SUPPLIED INFORMATION
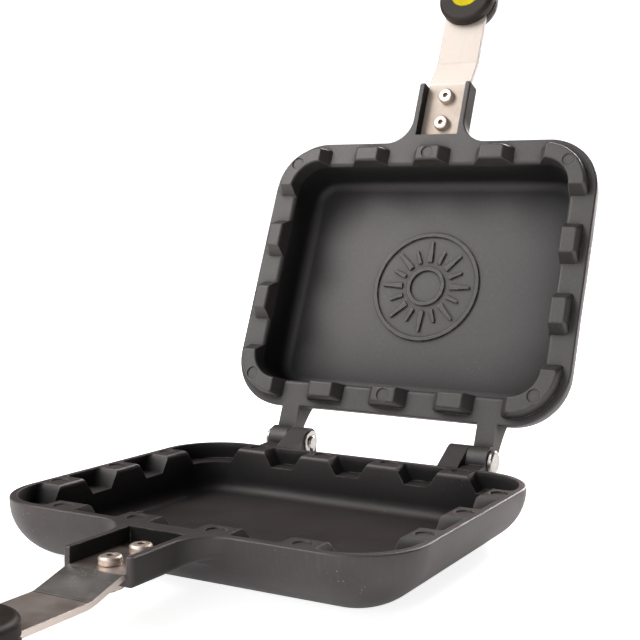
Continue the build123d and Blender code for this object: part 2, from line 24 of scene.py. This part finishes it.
# ---------------------------------------------------------------- node helpers
class Mat:
    """A short way to write procedural materials."""

    def __init__(self, name):
        self.m = bpy.data.materials.new(name)
        self.m.use_nodes = True
        self.t = self.m.node_tree
        self.t.nodes.clear()
        self.out = self.n("ShaderNodeOutputMaterial")
        self.bsdf = self.n("ShaderNodeBsdfPrincipled")
        self.t.links.new(self.bsdf.outputs[0], self.out.inputs["Surface"])
        self.tc = self.n("ShaderNodeTexCoord")
        self.pos = self.tc.outputs["Object"]

    def n(self, kind, **kw):
        node = self.t.nodes.new(kind)
        for k, v in kw.items():
            setattr(node, k, v)
        return node

    def link(self, a, b):
        self.t.links.new(a, b)

    def put(self, sock, value):
        if isinstance(value, bpy.types.NodeSocket):
            self.link(value, sock)
        elif value is not None:
            sock.default_value = value

    def scaled(self, vec, scale, rot=(0, 0, 0)):
        n = self.n("ShaderNodeMapping")
        self.link(vec, n.inputs["Vector"])
        n.inputs["Scale"].default_value = scale
        n.inputs["Rotation"].default_value = rot
        return n.outputs[0]

    def noise(self, vec, scale, detail=2.0, rough=0.5, distort=0.0, out="Fac"):
        n = self.n("ShaderNodeTexNoise")
        self.link(vec, n.inputs["Vector"])
        n.inputs["Scale"].default_value = scale
        n.inputs["Detail"].default_value = detail
        n.inputs["Roughness"].default_value = rough
        n.inputs["Distortion"].default_value = distort
        return n.outputs[out]

    def voronoi(self, vec, scale, feature="F1", out="Distance", rand=1.0):
        n = self.n("ShaderNodeTexVoronoi", feature=feature)
        self.link(vec, n.inputs["Vector"])
        n.inputs["Scale"].default_value = scale
        n.inputs["Randomness"].default_value = rand
        return n.outputs[out]

    def ramp(self, fac, stops, interp="LINEAR"):
        n = self.n("ShaderNodeValToRGB")
        n.color_ramp.interpolation = interp
        els = n.color_ramp.elements
        while len(els) < len(stops):
            els.new(0.5)
        for e, (p, c) in zip(els, stops):
            e.position = p
            e.color = (c, c, c, 1) if isinstance(c, (int, float)) else tuple(c) + (1,) * (4 - len(c))
        self.link(fac, n.inputs[0])
        return n.outputs[0]

    def math(self, op, a, b=None, c=None, clamp=False):
        n = self.n("ShaderNodeMath", operation=op, use_clamp=clamp)
        self.put(n.inputs[0], a)
        if b is not None:
            self.put(n.inputs[1], b)
        if c is not None:
            self.put(n.inputs[2], c)
        return n.outputs[0]

    def remap(self, v, a, b, c=0.0, d=1.0, smooth=False):
        n = self.n("ShaderNodeMapRange")
        if smooth:
            n.interpolation_type = "SMOOTHSTEP"
        self.link(v, n.inputs["Value"])
        n.inputs["From Min"].default_value = a
        n.inputs["From Max"].default_value = b
        n.inputs["To Min"].default_value = c
        n.inputs["To Max"].default_value = d
        return n.outputs[0]

    def mix(self, fac, a, b, blend="MIX"):
        n = self.n("ShaderNodeMix", data_type="RGBA", blend_type=blend)
        self.put(n.inputs[0], fac)
        for sock, v in ((n.inputs[6], a), (n.inputs[7], b)):
            if isinstance(v, bpy.types.NodeSocket):
                self.link(v, sock)
            else:
                sock.default_value = tuple(v) + (1,) * (4 - len(v))
        return n.outputs[2]

    def xyz(self, vec):
        n = self.n("ShaderNodeSeparateXYZ")
        self.link(vec, n.inputs[0])
        return n.outputs

    def edge_mask(self, radius, lo=0.01, hi=0.12):
        """1 on convex edges, 0 on flats: how far a rounded normal turns from the true one."""
        b = self.n("ShaderNodeBevel", samples=6)
        b.inputs["Radius"].default_value = radius
        g = self.n("ShaderNodeNewGeometry")
        d = self.n("ShaderNodeVectorMath", operation="DOT_PRODUCT")
        self.link(b.outputs[0], d.inputs[0])
        self.link(g.outputs["Normal"], d.inputs[1])
        inv = self.math("SUBTRACT", 1.0, d.outputs["Value"])
        return self.remap(inv, lo, hi)

    def cavity(self, distance, samples=8):
        """0 deep in hollows and inner corners, 1 in the open."""
        a = self.n("ShaderNodeAmbientOcclusion", samples=samples, only_local=True)
        a.inputs["Distance"].default_value = distance
        return a.outputs["AO"]

    def bump(self, height, strength, distance, normal=None):
        n = self.n("ShaderNodeBump")
        n.inputs["Strength"].default_value = strength
        n.inputs["Distance"].default_value = distance
        self.link(height, n.inputs["Height"])
        if normal is not None:
            self.link(normal, n.inputs["Normal"])
        return n.outputs[0]

    def bevel_normal(self, radius, samples=4):
        b = self.n("ShaderNodeBevel", samples=samples)
        b.inputs["Radius"].default_value = radius
        return b.outputs[0]

    def set(self, **kw):
        names = {
            "color": "Base Color", "rough": "Roughness", "metal": "Metallic", "normal": "Normal", "spec": "Specular IOR Level",
            "coat": "Coat Weight", "coat_rough": "Coat Roughness", "ior": "IOR", "aniso": "Anisotropic",
        }
        for k, v in kw.items():
            s = self.bsdf.inputs[names[k]]
            if isinstance(v, bpy.types.NodeSocket):
                self.link(v, s)
            elif isinstance(v, (tuple, list)):
                s.default_value = tuple(v) + (1,) * (4 - len(v))
            else:
                s.default_value = v
        return self.m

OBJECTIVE
Repeat the material above exactly.

SOLVED PROBLEM
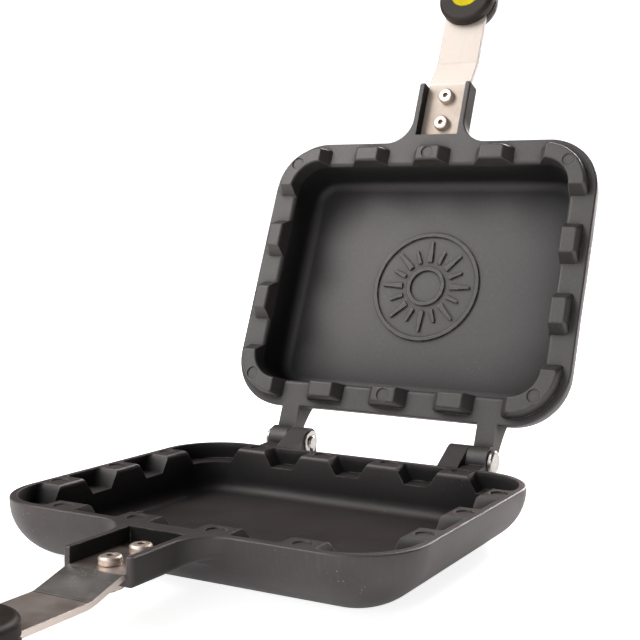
Continue the build123d and Blender code for this object: part 2, from line 24 of scene.py. This part finishes it.
# ---------------------------------------------------------------- node helpers
class Mat:
    """A short way to write procedural materials."""

    def __init__(self, name):
        self.m = bpy.data.materials.new(name)
        self.m.use_nodes = True
        self.t = self.m.node_tree
        self.t.nodes.clear()
        self.out = self.n("ShaderNodeOutputMaterial")
        self.bsdf = self.n("ShaderNodeBsdfPrincipled")
        self.t.links.new(self.bsdf.outputs[0], self.out.inputs["Surface"])
        self.tc = self.n("ShaderNodeTexCoord")
        self.pos = self.tc.outputs["Object"]

    def n(self, kind, **kw):
        node = self.t.nodes.new(kind)
        for k, v in kw.items():
            setattr(node, k, v)
        return node

    def link(self, a, b):
        self.t.links.new(a, b)

    def put(self, sock, value):
        if isinstance(value, bpy.types.NodeSocket):
            self.link(value, sock)
        elif value is not None:
            sock.default_value = value

    def scaled(self, vec, scale, rot=(0, 0, 0)):
        n = self.n("ShaderNodeMapping")
        self.link(vec, n.inputs["Vector"])
        n.inputs["Scale"].default_value = scale
        n.inputs["Rotation"].default_value = rot
        return n.outputs[0]

    def noise(self, vec, scale, detail=2.0, rough=0.5, distort=0.0, out="Fac"):
        n = self.n("ShaderNodeTexNoise")
        self.link(vec, n.inputs["Vector"])
        n.inputs["Scale"].default_value = scale
        n.inputs["Detail"].default_value = detail
        n.inputs["Roughness"].default_value = rough
        n.inputs["Distortion"].default_value = distort
        return n.outputs[out]

    def voronoi(self, vec, scale, feature="F1", out="Distance", rand=1.0):
        n = self.n("ShaderNodeTexVoronoi", feature=feature)
        self.link(vec, n.inputs["Vector"])
        n.inputs["Scale"].default_value = scale
        n.inputs["Randomness"].default_value = rand
        return n.outputs[out]

    def ramp(self, fac, stops, interp="LINEAR"):
        n = self.n("ShaderNodeValToRGB")
        n.color_ramp.interpolation = interp
        els = n.color_ramp.elements
        while len(els) < len(stops):
            els.new(0.5)
        for e, (p, c) in zip(els, stops):
            e.position = p
            e.color = (c, c, c, 1) if isinstance(c, (int, float)) else tuple(c) + (1,) * (4 - len(c))
        self.link(fac, n.inputs[0])
        return n.outputs[0]

    def math(self, op, a, b=None, c=None, clamp=False):
        n = self.n("ShaderNodeMath", operation=op, use_clamp=clamp)
        self.put(n.inputs[0], a)
        if b is not None:
            self.put(n.inputs[1], b)
        if c is not None:
            self.put(n.inputs[2], c)
        return n.outputs[0]

    def remap(self, v, a, b, c=0.0, d=1.0, smooth=False):
        n = self.n("ShaderNodeMapRange")
        if smooth:
            n.interpolation_type = "SMOOTHSTEP"
        self.link(v, n.inputs["Value"])
        n.inputs["From Min"].default_value = a
        n.inputs["From Max"].default_value = b
        n.inputs["To Min"].default_value = c
        n.inputs["To Max"].default_value = d
        return n.outputs[0]

    def mix(self, fac, a, b, blend="MIX"):
        n = self.n("ShaderNodeMix", data_type="RGBA", blend_type=blend)
        self.put(n.inputs[0], fac)
        for sock, v in ((n.inputs[6], a), (n.inputs[7], b)):
            if isinstance(v, bpy.types.NodeSocket):
                self.link(v, sock)
            else:
                sock.default_value = tuple(v) + (1,) * (4 - len(v))
        return n.outputs[2]

    def xyz(self, vec):
        n = self.n("ShaderNodeSeparateXYZ")
        self.link(vec, n.inputs[0])
        return n.outputs

    def edge_mask(self, radius, lo=0.01, hi=0.12):
        """1 on convex edges, 0 on flats: how far a rounded normal turns from the true one."""
        b = self.n("ShaderNodeBevel", samples=6)
        b.inputs["Radius"].default_value = radius
        g = self.n("ShaderNodeNewGeometry")
        d = self.n("ShaderNodeVectorMath", operation="DOT_PRODUCT")
        self.link(b.outputs[0], d.inputs[0])
        self.link(g.outputs["Normal"], d.inputs[1])
        inv = self.math("SUBTRACT", 1.0, d.outputs["Value"])
        return self.remap(inv, lo, hi)

    def cavity(self, distance, samples=8):
        """0 deep in hollows and inner corners, 1 in the open."""
        a = self.n("ShaderNodeAmbientOcclusion", samples=samples, only_local=True)
        a.inputs["Distance"].default_value = distance
        return a.outputs["AO"]

    def bump(self, height, strength, distance, normal=None):
        n = self.n("ShaderNodeBump")
        n.inputs["Strength"].default_value = strength
        n.inputs["Distance"].default_value = distance
        self.link(height, n.inputs["Height"])
        if normal is not None:
            self.link(normal, n.inputs["Normal"])
        return n.outputs[0]

    def bevel_normal(self, radius, samples=4):
        b = self.n("ShaderNodeBevel", samples=samples)
        b.inputs["Radius"].default_value = radius
        return b.outputs[0]

    def set(self, **kw):
        names = {
            "color": "Base Color", "rough": "Roughness", "metal": "Metallic", "normal": "Normal", "spec": "Specular IOR Level",
            "coat": "Coat Weight", "coat_rough": "Coat Roughness", "ior": "IOR", "aniso": "Anisotropic",
        }
        for k, v in kw.items():
            s = self.bsdf.inputs[names[k]]
            if isinstance(v, bpy.types.NodeSocket):
                self.link(v, s)
            elif isinstance(v, (tuple, list)):
                s.default_value = tuple(v) + (1,) * (4 - len(v))
            else:
                s.default_value = v
        return self.m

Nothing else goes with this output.